══ The input ══

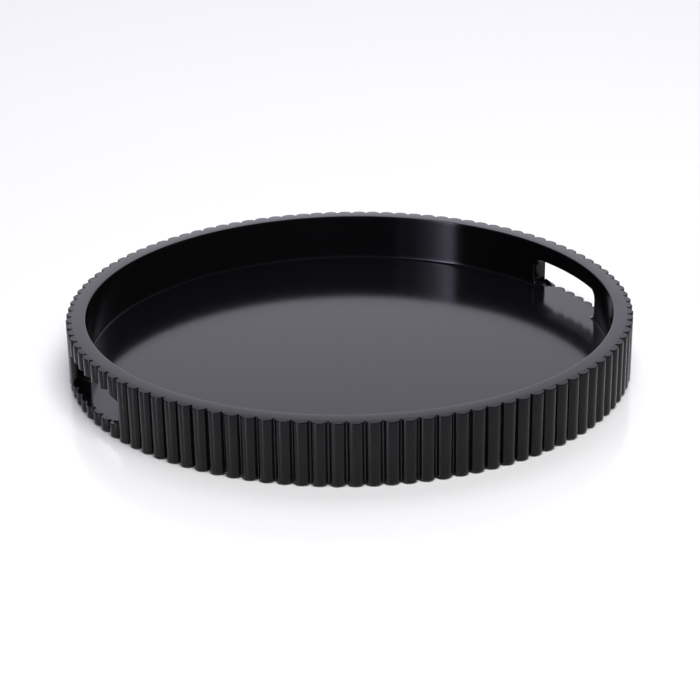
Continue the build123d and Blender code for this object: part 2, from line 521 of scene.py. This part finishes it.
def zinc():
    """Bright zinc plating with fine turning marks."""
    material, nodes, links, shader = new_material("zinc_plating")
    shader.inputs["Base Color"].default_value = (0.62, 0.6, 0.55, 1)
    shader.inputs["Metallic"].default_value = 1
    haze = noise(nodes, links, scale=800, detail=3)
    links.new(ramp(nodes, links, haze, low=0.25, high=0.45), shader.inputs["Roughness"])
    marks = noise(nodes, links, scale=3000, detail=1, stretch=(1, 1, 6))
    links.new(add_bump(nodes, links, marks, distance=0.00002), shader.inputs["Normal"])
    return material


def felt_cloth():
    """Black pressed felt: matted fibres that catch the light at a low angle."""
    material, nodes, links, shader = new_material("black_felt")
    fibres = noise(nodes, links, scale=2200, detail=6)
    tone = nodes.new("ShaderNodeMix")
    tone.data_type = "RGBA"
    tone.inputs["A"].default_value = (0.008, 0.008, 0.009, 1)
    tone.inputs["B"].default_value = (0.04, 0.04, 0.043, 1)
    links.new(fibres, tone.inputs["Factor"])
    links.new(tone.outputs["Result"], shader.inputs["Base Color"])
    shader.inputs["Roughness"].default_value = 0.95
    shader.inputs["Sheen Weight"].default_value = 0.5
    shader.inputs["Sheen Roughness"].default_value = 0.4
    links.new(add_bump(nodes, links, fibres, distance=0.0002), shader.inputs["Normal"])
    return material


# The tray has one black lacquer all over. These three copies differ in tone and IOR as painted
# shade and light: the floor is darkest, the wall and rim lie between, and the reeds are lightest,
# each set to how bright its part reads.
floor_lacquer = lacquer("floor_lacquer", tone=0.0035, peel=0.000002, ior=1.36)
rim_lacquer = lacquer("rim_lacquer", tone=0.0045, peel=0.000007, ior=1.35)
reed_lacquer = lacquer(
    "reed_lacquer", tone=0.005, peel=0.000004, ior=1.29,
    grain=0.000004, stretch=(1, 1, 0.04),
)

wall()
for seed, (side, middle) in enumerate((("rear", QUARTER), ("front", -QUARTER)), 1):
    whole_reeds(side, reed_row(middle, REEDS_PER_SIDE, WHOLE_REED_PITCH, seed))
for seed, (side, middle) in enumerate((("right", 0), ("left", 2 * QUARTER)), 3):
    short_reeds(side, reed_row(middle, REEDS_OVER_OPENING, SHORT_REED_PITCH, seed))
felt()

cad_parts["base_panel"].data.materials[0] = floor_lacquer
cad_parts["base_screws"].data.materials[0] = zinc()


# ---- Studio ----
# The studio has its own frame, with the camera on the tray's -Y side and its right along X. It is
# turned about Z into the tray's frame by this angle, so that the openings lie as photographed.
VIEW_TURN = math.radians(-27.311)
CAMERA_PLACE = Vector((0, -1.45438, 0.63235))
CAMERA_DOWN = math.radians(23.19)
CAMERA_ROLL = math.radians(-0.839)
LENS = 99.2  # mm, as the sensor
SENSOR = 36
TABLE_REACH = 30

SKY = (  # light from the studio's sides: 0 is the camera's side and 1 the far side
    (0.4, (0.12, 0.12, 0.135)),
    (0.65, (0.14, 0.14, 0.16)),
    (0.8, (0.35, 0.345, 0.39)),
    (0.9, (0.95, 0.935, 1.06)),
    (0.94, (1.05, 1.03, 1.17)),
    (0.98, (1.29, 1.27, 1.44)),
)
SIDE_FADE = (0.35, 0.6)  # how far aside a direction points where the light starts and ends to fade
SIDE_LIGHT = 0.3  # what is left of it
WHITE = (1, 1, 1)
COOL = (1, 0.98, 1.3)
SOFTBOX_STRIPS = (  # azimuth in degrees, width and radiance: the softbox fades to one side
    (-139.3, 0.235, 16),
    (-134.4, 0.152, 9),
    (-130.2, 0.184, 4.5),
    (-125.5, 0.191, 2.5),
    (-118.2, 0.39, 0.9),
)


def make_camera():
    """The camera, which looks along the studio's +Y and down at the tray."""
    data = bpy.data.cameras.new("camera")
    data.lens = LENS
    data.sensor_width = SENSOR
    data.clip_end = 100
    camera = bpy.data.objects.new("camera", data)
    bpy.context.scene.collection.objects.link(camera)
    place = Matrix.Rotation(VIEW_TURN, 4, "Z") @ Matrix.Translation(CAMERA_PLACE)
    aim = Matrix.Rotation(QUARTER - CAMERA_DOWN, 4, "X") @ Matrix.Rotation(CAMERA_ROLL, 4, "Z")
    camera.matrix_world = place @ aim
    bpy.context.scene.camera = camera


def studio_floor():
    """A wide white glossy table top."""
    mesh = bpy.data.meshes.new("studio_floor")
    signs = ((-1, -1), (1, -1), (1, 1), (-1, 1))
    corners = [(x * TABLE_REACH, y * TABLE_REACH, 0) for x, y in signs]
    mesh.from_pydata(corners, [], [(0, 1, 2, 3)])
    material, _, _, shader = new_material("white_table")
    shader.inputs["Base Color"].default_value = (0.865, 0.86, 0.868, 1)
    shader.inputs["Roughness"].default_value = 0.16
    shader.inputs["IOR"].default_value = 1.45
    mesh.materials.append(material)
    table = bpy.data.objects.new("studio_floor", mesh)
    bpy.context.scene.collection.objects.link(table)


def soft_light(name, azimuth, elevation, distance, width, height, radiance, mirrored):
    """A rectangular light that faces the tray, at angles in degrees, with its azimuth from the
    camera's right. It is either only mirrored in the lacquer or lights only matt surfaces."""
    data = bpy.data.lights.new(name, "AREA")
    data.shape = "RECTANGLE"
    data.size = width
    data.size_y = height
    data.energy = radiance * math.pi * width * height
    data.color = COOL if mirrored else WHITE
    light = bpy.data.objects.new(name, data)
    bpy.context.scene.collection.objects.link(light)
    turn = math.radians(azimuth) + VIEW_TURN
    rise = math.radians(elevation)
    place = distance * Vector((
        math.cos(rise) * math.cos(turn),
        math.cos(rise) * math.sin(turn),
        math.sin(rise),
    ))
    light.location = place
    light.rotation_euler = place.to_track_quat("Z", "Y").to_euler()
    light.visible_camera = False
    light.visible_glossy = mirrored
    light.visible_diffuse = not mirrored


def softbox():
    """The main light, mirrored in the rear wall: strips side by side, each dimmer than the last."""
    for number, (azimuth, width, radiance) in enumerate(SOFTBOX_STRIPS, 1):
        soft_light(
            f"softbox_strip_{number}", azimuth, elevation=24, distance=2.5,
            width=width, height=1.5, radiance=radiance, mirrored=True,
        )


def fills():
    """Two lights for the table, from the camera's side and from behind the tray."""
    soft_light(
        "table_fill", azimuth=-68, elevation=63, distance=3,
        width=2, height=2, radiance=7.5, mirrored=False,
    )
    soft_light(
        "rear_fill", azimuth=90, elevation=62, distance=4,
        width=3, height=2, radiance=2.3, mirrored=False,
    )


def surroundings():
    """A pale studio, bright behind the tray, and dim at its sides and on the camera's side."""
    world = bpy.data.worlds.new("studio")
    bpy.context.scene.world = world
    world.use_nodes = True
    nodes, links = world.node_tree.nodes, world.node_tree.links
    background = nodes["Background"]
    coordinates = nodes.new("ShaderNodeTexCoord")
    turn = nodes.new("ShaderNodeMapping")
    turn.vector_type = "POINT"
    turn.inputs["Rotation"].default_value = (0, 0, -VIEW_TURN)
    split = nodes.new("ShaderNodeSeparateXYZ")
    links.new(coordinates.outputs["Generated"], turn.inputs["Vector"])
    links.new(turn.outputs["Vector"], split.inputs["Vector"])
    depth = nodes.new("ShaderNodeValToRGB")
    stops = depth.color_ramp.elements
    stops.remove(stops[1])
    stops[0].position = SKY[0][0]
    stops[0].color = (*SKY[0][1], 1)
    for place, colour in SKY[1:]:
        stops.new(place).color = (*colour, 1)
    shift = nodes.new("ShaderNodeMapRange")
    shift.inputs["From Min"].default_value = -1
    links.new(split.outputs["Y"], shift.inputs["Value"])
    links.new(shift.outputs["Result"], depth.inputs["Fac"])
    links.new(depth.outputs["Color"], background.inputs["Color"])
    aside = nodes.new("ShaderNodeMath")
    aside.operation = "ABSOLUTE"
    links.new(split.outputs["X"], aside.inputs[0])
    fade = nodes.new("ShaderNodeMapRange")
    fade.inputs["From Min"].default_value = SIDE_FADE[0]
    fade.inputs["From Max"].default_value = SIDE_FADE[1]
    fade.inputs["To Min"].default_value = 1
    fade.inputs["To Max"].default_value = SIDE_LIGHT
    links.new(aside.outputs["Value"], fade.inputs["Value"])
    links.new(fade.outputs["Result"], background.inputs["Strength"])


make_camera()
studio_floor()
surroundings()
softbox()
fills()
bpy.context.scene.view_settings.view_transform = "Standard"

═══
══ The input ══

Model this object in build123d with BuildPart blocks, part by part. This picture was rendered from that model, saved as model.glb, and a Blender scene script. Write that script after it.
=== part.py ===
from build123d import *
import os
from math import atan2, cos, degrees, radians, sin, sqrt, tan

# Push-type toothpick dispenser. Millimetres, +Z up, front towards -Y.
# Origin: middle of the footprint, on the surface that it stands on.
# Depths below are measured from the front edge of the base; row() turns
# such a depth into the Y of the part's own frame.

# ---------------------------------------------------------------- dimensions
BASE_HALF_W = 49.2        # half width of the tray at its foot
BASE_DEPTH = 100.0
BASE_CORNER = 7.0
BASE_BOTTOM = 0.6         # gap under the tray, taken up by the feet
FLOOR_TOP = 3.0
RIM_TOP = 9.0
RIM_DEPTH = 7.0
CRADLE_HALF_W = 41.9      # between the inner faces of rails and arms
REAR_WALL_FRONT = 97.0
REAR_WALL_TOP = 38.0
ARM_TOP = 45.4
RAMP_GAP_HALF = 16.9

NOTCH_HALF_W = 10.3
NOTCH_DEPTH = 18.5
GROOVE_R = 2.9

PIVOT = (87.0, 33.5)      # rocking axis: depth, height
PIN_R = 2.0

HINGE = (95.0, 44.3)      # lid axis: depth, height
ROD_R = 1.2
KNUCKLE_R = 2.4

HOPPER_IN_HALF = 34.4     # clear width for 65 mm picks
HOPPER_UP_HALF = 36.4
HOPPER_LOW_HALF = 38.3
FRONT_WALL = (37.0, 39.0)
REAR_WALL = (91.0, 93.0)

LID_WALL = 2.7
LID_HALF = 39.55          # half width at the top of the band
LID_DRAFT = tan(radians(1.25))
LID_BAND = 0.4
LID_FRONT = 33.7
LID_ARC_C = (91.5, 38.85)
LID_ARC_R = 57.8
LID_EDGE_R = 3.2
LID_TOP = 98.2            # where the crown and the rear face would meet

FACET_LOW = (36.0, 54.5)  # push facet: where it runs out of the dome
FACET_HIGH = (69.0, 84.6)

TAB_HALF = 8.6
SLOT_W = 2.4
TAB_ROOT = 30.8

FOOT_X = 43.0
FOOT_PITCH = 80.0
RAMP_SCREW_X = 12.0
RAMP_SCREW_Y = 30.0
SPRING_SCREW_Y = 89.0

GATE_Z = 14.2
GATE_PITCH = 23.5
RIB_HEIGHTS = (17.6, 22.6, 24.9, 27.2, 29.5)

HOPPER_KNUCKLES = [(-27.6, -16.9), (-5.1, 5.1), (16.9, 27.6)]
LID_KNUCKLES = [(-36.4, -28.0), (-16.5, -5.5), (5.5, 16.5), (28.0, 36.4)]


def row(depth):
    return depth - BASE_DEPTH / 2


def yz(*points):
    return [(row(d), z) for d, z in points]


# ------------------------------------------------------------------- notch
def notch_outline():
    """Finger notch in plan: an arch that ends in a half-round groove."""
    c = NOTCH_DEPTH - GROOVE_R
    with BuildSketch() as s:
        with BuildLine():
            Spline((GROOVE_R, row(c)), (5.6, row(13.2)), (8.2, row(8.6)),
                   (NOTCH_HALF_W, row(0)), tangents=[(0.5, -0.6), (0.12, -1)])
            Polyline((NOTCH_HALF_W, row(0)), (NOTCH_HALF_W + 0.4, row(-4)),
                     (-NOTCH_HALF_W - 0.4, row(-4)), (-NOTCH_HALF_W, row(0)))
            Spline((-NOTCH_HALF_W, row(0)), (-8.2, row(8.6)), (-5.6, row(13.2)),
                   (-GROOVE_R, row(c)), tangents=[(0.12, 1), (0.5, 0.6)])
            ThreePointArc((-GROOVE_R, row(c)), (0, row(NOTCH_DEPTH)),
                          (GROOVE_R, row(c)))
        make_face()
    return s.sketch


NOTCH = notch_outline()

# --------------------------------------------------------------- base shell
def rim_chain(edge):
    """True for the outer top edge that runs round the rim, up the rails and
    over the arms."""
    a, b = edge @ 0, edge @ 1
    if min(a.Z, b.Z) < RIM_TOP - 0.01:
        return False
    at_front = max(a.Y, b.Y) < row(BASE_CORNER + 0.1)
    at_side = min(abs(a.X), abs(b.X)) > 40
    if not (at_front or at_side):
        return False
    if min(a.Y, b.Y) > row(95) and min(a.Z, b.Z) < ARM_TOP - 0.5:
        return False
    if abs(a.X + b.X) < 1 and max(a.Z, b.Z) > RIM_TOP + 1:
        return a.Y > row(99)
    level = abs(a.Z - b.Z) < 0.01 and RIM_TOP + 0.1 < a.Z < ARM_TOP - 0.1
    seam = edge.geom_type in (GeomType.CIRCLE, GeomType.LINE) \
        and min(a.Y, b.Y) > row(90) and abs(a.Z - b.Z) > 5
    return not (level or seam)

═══

Take the line containing "Model this object" and the line containing "from math import". Write out both and all lines between, exactly, and nothing more.

Model this object in build123d with BuildPart blocks, part by part. This picture was rendered from that model, saved as model.glb, and a Blender scene script. Write that script after it.
=== part.py ===
from build123d import *
import os
from math import atan2, cos, degrees, radians, sin, sqrt, tan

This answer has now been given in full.